General Statement about my music and music tech:
Why do I make this music? What is it for? What do I hope to experience or accomplish by doing it? More than anything else, it’s to document my internal experience, and to communicate. I also love doing both the coding and the music and following them where they lead. It's exciting and I get swept away.
I want to record an existence proof for the depth and exhilaration of whatever my life seems to be. My work pulls me in, the same way that the arts and imagination pull technology toward innovation. You might find your own different ideas about this all when you listen because there are quite a lot of ideas which can be linked with this music - how logic and intuition and imagination can support each other instead of conflicting and then end up expressing emotion, many thoughts about algorithmic logical and the many procedures involved composition, the relationship between the planned and the spontaneous, the unity of tool maker and end user in a single person compared to when those are different individuals, or about the design of human interfaces to sound in general. But ideas, methods, processes and forms miss the point, which is mainly to deal with, capture, document, express and communicate emotions and the previously incommunicable products of imagination.

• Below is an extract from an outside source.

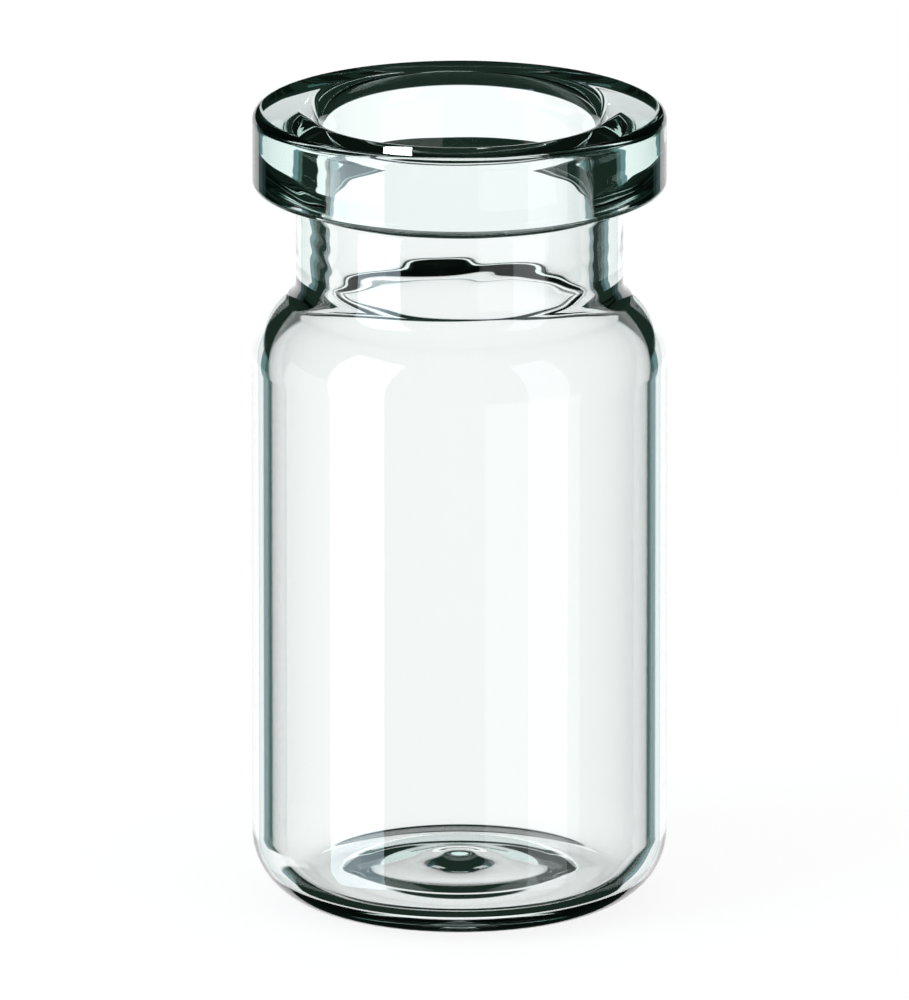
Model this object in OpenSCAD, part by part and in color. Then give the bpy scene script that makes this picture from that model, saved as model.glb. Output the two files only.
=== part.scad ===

For me, music is more than anything else a way to deal with the extreme intensity of being alive. I use the process of making music, and also whatever new tools and methods I need, in order to do it the way I feel it, and as a way to prove to myself that it is somehow possible to positively embrace the full intensity of being alive without being overcome by it. In doing music, am trying to document the process of being alive on some level where other means of communication are not adequate. I hope to accomplish this in such a way that it will make you glad to be alive too as you listen, or less alone or more inspired or whatever else it might be that you’re looking for.
I’ve limited the notes for the individual pieces to technical data and context because music is something not dealt with at all well in words. I hope you can find feeling and maybe some beauty in this concert.